The rural and corporate branches of a bank were worlds apart. Visiting a rural bank office, you could expect to see the staff in casual street clothes instead of the flamboyant corporate bankers’ impeccable three-piece pinstripe suits and Hermes neckties with matching pocket squares. You were more likely to find a rusty motor scooter leaning against a tree outside an archaic-looking, weather-beaten and sparsely furnished office than the polished marble counters, carpets and luxury cars parked in reserved spaces of metro offices.
While we rural managers survived on snacks infested with marauding flies followed by poisonous-looking syrupy tea, our glamorous colleagues cruised in fast cars and their modes of entertainment were Jazz Yatra concerts. Men wore suits and fat-knotted ties, yellow and pink; women frilly dresses. Their assistants would be dressed preppily in polo shirts and khaki pants, hair tied into taut ponytails and speaking with a coolly British accent or the upper crust Indian version of it. In contrast, rural bankers had to put up attire acceptable to the rural culture.
Hazardous roads made sophisticated two wheelers out of the way. Instead, the hardy but clumsy looking Yamaha, used by dairy owners for carrying milk to nearby towns, were the staple transport for not just bank officers, but for all government staff working in villages. I knew there were no rewards for working in villages. Even today, when unemployment rates have zoomed and amenities in rural areas have improved considerably, it is still considered a stigma to be posted in a village. In our time, you lost out on promotions and languished in obscurity on the matrimonial map. At worst, you suffered the image of having been punished for barking at the management by being posted to God-forsaken places. I had known a multitude who could make nothing out of rural careers except returning with a baggage of health problems.
But there were brighter sides also, particularly if you were imbued with an adventurous spirit of transforming the society around you.

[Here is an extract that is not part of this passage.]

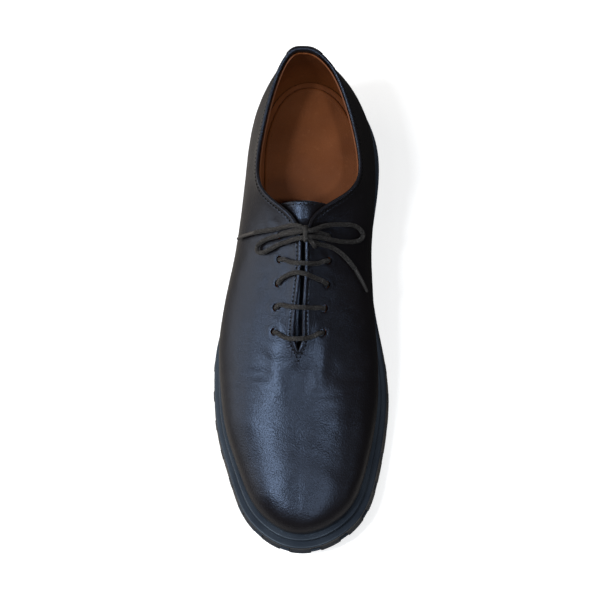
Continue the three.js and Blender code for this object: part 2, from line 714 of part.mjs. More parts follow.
// Back tab: a strip folded over the collar's edge, and stitched down inside and out
function buildTab() {
  const stations = [-1, -0.75, -0.5, -0.25, 0, 0.25, 0.5, 0.75, 1];
  const tabTurn = turnWhereSpread(tabWidth / 2);
  const points = [];
  const faces = [];
  let ring = 0;
  for (const station of stations) {
    const side = station < 0 ? -1 : 1;
    const turn = Math.max(1e-4, Math.abs(station) * tabTurn);
    const foot = skinPoint(turn, side, 0);
    const depth = tabDepth / foot.distanceTo(skinPoint(turn, side, 1));
    const climbs = [1 - depth, 1 - depth / 2, 1];
    const wall = climbs.map((climb) => ({
      at: skinPoint(turn, side, climb),
      out: skinNormal(turn, side, Math.min(climb, 0.998)),
    }));
    for (const spot of wall) if (spot.out.dot(outwardAt(turn, side)) < 0) spot.out.negate();
    const upward = wall[2].at.clone().sub(wall[1].at).normalize();
    const offset = (spot, reach) => spot.at.clone().addScaledVector(spot.out, reach);
    const crest = (rise) => offset(wall[2], -upperWall / 2).addScaledVector(upward, rise);
    const rimRise = upperWall * beadShare + collarBead + clearance;
    const near = clearance * 1.5;
    const far = near + tabThickness;
    const section = [
      ...wall.map((spot) => offset(spot, far)),
      crest(rimRise + tabThickness),
      ...wall.map((spot) => offset(spot, -upperWall - far)).reverse(),
      ...wall.map((spot) => offset(spot, -upperWall - near)),
      crest(rimRise),
      ...wall.map((spot) => offset(spot, near)).reverse(),
    ];
    ring = section.length;
    points.push(...section);
  }
  const count = stations.length;
  for (let i = 0; i < count - 1; i += 1) {
    for (let j = 0; j < ring; j += 1) {
      const next = (j + 1) % ring;
      const [a, b] = [i * ring + j, i * ring + next];
      faces.push([a, b, a + ring], [b, b + ring, a + ring]);
    }
  }
  const half = ring / 2;
  for (const [start, flip] of [[0, false], [(count - 1) * ring, true]]) {
    for (let j = 0; j < half - 1; j += 1) {
      const quad = [j, j + 1, ring - 2 - j, ring - 1 - j].map((k) => start + k);
      const order = flip ? quad : [quad[0], quad[3], quad[2], quad[1]];
      faces.push([order[0], order[1], order[2]], [order[0], order[2], order[3]]);
    }
  }
  return solidFrom(points, faces);
}

function outwardAt(turn, side) {
  const foot = featherPoint(turn, side);
  return new THREE.Vector3(foot.outAcross, -foot.outAlong, 0);
}

function turnWhereSpread(reach) {
  let [from, to] = [0, turnAt(0.16)];
  for (let round = 0; round < 30; round += 1) {
    const middle = (from + to) / 2;
    if ((rib.spread(middle) * collarWidth) / 2 < reach) from = middle;
    else to = middle;
  }
  return from;
}
addPiece('back_tab', buildTab(), materials.leather);

// Outsole: a plate with a banded edge, lugs round the forefoot and stars down its middle
function outsoleBody() {
  const band = (along) => soleTop(along) - edgeBand;
  const notchTop = (along) => Math.max(treadHeight(along) + 1, soleTop(along) - edgeBand - edgeGroove);
  return toSolid(
    slabAlong(
      [
        { reach: soleReach, height: soleTop },
        { reach: soleReach, height: (along) => Math.max(treadHeight(along) + 2, band(along)) },
        { reach: (turn) => soleReach(turn) - edgeGroove, height: (along) => notchTop(along) },
        { reach: (turn) => soleReach(turn) - edgeGroove * 2, height: treadHeight },
      ],
      0,
      1,
    ),
  );
}

function boxAt(size, along, across, top, angle) {
  const box = new THREE.BoxGeometry(...size);
  box.rotateZ(angle);
  const at = place(along, across, top - size[2] / 2);
  box.translate(at.x, at.y, at.z);
  return toSolid(box);
}

// Notches between the lugs along one stretch of the edge, a pitch apart measured on the outline
function edgeNotches(reachOf, fromTurn, toTurn, topOf) {
  const notches = [];
  for (const side of [1, -1]) {
    let walked = lugPitch / 2;
    let before = edgePoint(fromTurn, side, reachOf(fromTurn));
    const steps = 600;
    for (let i = 1; i <= steps; i += 1) {
      const turn = fromTurn + ((toTurn - fromTurn) * i) / steps;
      const here = edgePoint(turn, side, reachOf(turn));
      walked += Math.hypot(here.along - before.along, here.across - before.across);
      before = here;
      if (walked >= lugPitch) {
        walked -= lugPitch;
        const point = featherPoint(turn, side);
        const middle = edgePoint(turn, side, reachOf(turn) + overlapForCut - (lugReach + overlapForCut) / 2);
        const size = [lugReach + overlapForCut, lugGap, lugDepth + overlapForCut];
        const angle = Math.atan2(-point.outAlong, point.outAcross);
        const top = topOf(middle.along) + lugDepth;
        notches.push(boxAt(size, middle.along, middle.across, top, angle));
      }
    }
  }
  return notches;
}

const lugsFromTurn = turnAt(lugsFrom);
const wellFromTurn = turnAt(wellFrom);
const wellToTurn = turnAt(wellTo);

function buildOutsole() {
  let body = outsoleBody();
  for (const notch of edgeNotches(soleReach, lugsFromTurn, 1, treadHeight)) body = body.subtract(notch);
  const wellReach = (turn) => soleReach(turn) - lugReach - overlapForCut;
  const well = slabAlong(
    [
      { reach: wellReach, height: (along) => treadHeight(along) + lugDepth },
      { reach: wellReach, height: (along) => treadHeight(along) - overlapForCut },
    ],
    wellFromTurn,
    wellToTurn,
  );
  body = body.subtract(toSolid(well));
  const firstStar = shareAt(wellFromTurn) * lastLength + starSize * 1.1;
  for (let star = 0; star < starCount; star += 1) {
    const along = firstStar + star * lugPitch;
    const across = planSwing(turnAt(along / lastLength)) * ballWidth;
    const top = treadHeight(along) + lugDepth + overlapForCut;
    const foot = Math.max(treadHeight(along - starSize / 2), treadHeight(along + starSize / 2));
    for (const angle of [Math.PI / 4, -Math.PI / 4]) {
      body = body.add(boxAt([starSize, starArm, top - foot], along, across, top, angle));
    }
  }
  return toGeometry(body);
}
addPiece('outsole', buildOutsole(), materials.rubber);

// Heel block under the outsole, with a straight breast and lugs round its foot
function buildHeel() {
  const top = (along) => treadHeight(along) - clearance;
  const footReach = (turn) => soleReach(turn) - edgeGroove * 2 - heelDraft;
  const breastTurn = turnAt(heelBreast / lastLength);
  let block = toSolid(
    slabAlong(
      [
        { reach: (turn) => soleReach(turn) - edgeGroove * 2, height: top },
        { reach: footReach, height: () => 0 },
      ],
      0,
      breastTurn,
    ),
  );
  for (const notch of edgeNotches(footReach, 0, breastTurn, () => 0)) block = block.subtract(notch);
  return toGeometry(block);
}
addPiece('heel', buildHeel(), materials.rubber);

// Lace bars across the slit.
// pair: the eyelets that the bar joins, from the throat down; bend: how far its middle bows towards the heel
const BARS = [
  { name: 'lace_bar_top', pair: 0, bend: 0 },
  { name: 'lace_bar_1', pair: 1, bend: -2.7 },
  { name: 'lace_bar_2', pair: 2, bend: 4.2 },
  { name: 'lace_bar_3', pair: 3, bend: -2 },
  { name: 'lace_bar_4', pair: 4, bend: -4.2 },
];

function laceAlong(points, diameter, steps) {
  const corners = Array.from({ length: laceSides }, (_, i) => {
    const angle = (2 * Math.PI * i) / laceSides;
    return new THREE.Vector2(Math.cos(angle), Math.sin(angle)).multiplyScalar(diameter / 2);
  });
  const extrudePath = new THREE.CatmullRomCurve3(points, false, 'centripetal');
  return new THREE.ExtrudeGeometry(new THREE.Shape(corners), { steps, extrudePath, bevelEnabled: false });
}

// Height of a lace's middle where it lies on the upper, and where it crosses the slit's two rims
const laceLift = laceDiameter / 2 + clearance * 1.5;

function laceHeight(along, across) {
  const side = across > slitMiddle(along) ? 1 : -1;
  const found = climbTo(along, across, side);
  const point = skinPoint(found.turn, side, found.climb);
  return point.z + laceLift / skinNormal(found.turn, side, found.climb).z;
}

function bridgeHeight(along) {
  const tops = turns.map((turn) => topPoint(turn, 1));
  const near = tops.filter((top) => Math.abs(top.along - along) < eyeletPitch / 2);
  return Math.max(...near.map((top) => top.height)) + collarBead + laceLift;
}

const barShares = [-1, -0.8, -0.6, -0.4, -0.2, 0, 0.2, 0.4, 0.6, 0.8, 1];
const rimShare = 0.25;
const barSteps = 14;
for (const bar of BARS) {
  const [inner, outer] = eyelets.filter((eyelet) => eyelet.pair === bar.pair);
  const across = (share) => THREE.MathUtils.lerp(outer.across, inner.across, (share + 1) / 2);
  const along = (share) => inner.along + (outer.along - inner.along) / 2 - bar.bend * (1 - share * share);
  const points = barShares.map((share) => {
    const onRim = Math.abs(share) < rimShare;
    const height = onRim ? bridgeHeight(along(share)) : laceHeight(along(share), across(share));
    return place(along(share), across(share), height);
  });
  addPiece(bar.name, laceAlong(points, laceDiameter, barSteps), materials.lace);
}

// Bow: its knot, its two loops, its two ends and their aglets.
// points: the route's middle, each x, y and z
const knotMiddle = [4.7, 24.1, 92.8];
const knotSize = [4.4, 8.6, 5.6];
const agletDiameter = 2.2;

const LOOSE_LACES = [
  {
    name: 'lace_loop_left',
    diameter: laceDiameter,
    steps: 18,
    points: [
      [1.7, 25.2, 93.5], [-3, 25.3, 90.9], [-8, 25.9, 86.4], [-13, 25.9, 82], [-18, 26.5, 75.8],
      [-22, 26, 72.1], [-24.8, 23.9, 69.4], [-25.3, 21.2, 68.5], [-23.6, 19.3, 69.5], [-20.6, 19.2, 71.8],
      [-16.5, 20.6, 74.9], [-11.5, 22.2, 79], [-6, 22.3, 83.4], [-1.5, 22.1, 88.9], [1.7, 21.9, 91.7],
    ],
  },
  {
    name: 'lace_loop_right',
    diameter: laceDiameter,
    steps: 22,
    points: [
      [7.8, 26, 93.4], [10.7, 27.7, 91], [14, 30.6, 87.1], [18, 33.2, 82], [22.5, 35.2, 77.3],
      [27, 36.6, 73.3], [31.5, 37.6, 69.2], [35.5, 37, 65.1], [37.8, 34.4, 61.9], [37, 31.4, 62.3],
      [33, 28.6, 65.5], [28, 26.8, 70.1], [22.5, 25.7, 75.3], [17.7, 24.9, 80.8], [12.5, 24.4, 85.5],
      [7.8, 22.9, 91.8],
    ],
  },
  {
    name: 'lace_end_left',
    diameter: laceDiameter,
    steps: 12,
    points: [
      [1.7, 28.7, 92.8], [-3, 29.9, 90.8], [-8, 31, 84.5], [-13.5, 31.2, 79.7], [-19, 31.6, 75.4],
      [-24, 32.2, 71.4], [-27.2, 32.4, 68.5],
    ],
  },
  {
    name: 'lace_end_right',
    diameter: laceDiameter,
    steps: 12,
    points: [
      [7.8, 21, 88.4], [11.5, 21.2, 83.6], [15, 21.4, 80.1], [19.5, 21.3, 76.4], [24, 19.8, 72.5],
      [28.5, 17, 68.1], [33.2, 12.6, 63.2],
    ],
  },
  {
    name: 'aglet_left',
    diameter: agletDiameter,
    steps: 4,
    points: [[-27.5, 32.4, 68.3], [-32, 32.6, 63.7], [-35.5, 32.7, 59.6], [-38.3, 32.8, 55.1]],
  },
  {
    name: 'aglet_right',
    diameter: agletDiameter,
    steps: 4,
    points: [[33.5, 12.3, 62.9], [36, 8.7, 59.8], [38.4, 5.2, 56.6], [40.7, 1.6, 52.4]],
  },
];

for (const lace of LOOSE_LACES) {
  const points = lace.points.map((point) => new THREE.Vector3(...point));
  addPiece(lace.name, laceAlong(points, lace.diameter, lace.steps), materials.lace);
}

const knot = new THREE.SphereGeometry(0.5, 12, 8);
knot.scale(...knotSize);
knot.translate(...knotMiddle);
addPiece('lace_knot', toGeometry(toSolid(knot)), materials.lace);

export default shoe;
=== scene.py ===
"""Right wholecut oxford shoe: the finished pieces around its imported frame."""
import logging
import math
from dataclasses import dataclass, field
from enum import Enum
from typing import Callable, Sequence

import bmesh
import bpy
import numpy as np
from mathutils import Matrix, Vector


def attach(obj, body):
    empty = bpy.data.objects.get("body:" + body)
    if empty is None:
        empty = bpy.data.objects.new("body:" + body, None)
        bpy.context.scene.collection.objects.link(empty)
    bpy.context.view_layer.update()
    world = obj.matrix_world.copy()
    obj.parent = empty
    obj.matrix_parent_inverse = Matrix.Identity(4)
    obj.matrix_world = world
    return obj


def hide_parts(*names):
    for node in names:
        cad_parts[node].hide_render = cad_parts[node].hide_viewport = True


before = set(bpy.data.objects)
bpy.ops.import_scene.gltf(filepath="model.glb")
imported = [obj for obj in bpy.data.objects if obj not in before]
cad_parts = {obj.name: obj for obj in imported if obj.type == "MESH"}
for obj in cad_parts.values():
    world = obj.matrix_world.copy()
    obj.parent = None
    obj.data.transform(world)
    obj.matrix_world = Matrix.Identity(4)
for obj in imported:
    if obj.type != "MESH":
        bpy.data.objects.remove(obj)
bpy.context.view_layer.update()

LOG = logging.getLogger("shoe")
MM = 0.001

# The feather line in plan: along the last, half width, swing and sole edge, all shares
PLAN = (
    (0.0, 0.0, 0.0, 0.56),
    (0.03, 0.415, 0.004, 0.56),
    (0.08, 0.615, 0.013, 0.56),
    (0.16, 0.75, 0.025, 0.56),
    (0.26, 0.75, 0.023, 0.55),
    (0.36, 0.725, 0.003, 0.55),
    (0.44, 0.762, -0.012, 0.56),
    (0.52, 0.86, -0.028, 0.6),
    (0.6, 0.965, -0.032, 0.66),
    (0.69, 1.0, -0.017, 0.7),
    (0.775, 0.95, -0.007, 0.72),
    (0.86, 0.815, 0.013, 0.8),
    (0.945, 0.59, 0.025, 0.94),
    (0.98, 0.365, 0.022, 0.98),
    (1.0, 0.0, 0.016, 1.0),
)

# The last's bottom from the side: along, drop of the arch, toe spring and gauge of the sole, all shares
PROFILE = (
    (-0.03, 1.0, 0.0, 0.46),
    (0.1, 0.99, 0.0, 0.46),
    (0.2, 0.94, 0.0, 0.46),
    (0.28, 0.84, 0.0, 0.47),
    (0.36, 0.69, 0.0, 0.53),
    (0.44, 0.49, 0.0, 0.68),
    (0.52, 0.27, 0.0, 0.88),
    (0.6, 0.1, 0.0, 1.02),
    (0.68, 0.01, 0.0, 1.03),
    (0.74, 0.0, 0.01, 1.02),
    (0.8, 0.0, 0.05, 1.0),
    (0.86, 0.0, 0.17, 0.95),
    (0.92, 0.0, 0.42, 0.88),
    (0.96, 0.0, 0.68, 0.83),
    (1.03, 0.0, 1.2, 0.78),
)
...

I believed there were so many wonderful development programmes that were not reaching the poor. If one could risk an adventure, there could be sure rewards for a determined individual. I had taken a rural assignment out of my own desire for an engagement with development programmes in villages.
A college education is not always essential for being groomed as a banker but if, in addition to the liberal culture gained at a university, a man acquires a special knowledge of finance, economics, sociology, psychology, history and the science of governance, he is better fitted to handle the varied problems of both traditional and modern banking. A background in social anthropology and agriculture can be of immense help for bankers handling rural financial operations.
Any achieving banker will soon find himself thrust out of a comfortably known field into an unfamiliar one. He must be open to challenges. He must learn the ropes by himself before he can guide others. A banker must master and micromanage details. A banker knows the surface of many disciplines but depths of none; he should be ready to unlearn certain theoretical assumptions if his life experience warrants him to do so. Most important of all, they need the ability to learn quickly and continuously, openness to new challenges, a disciplined professionalism, an outgoing and inquisitive nature, an analytical and systematic mind, and negotiating savvy and personal integrity.
My four decades in rural banking have been the fruitful phase of my life. They kindled the flame of my passion for rural India and shaped the contours of my engagements with its change agents, particularly the tenacious and gritty women who are shaping a society in the face of most challenging odds.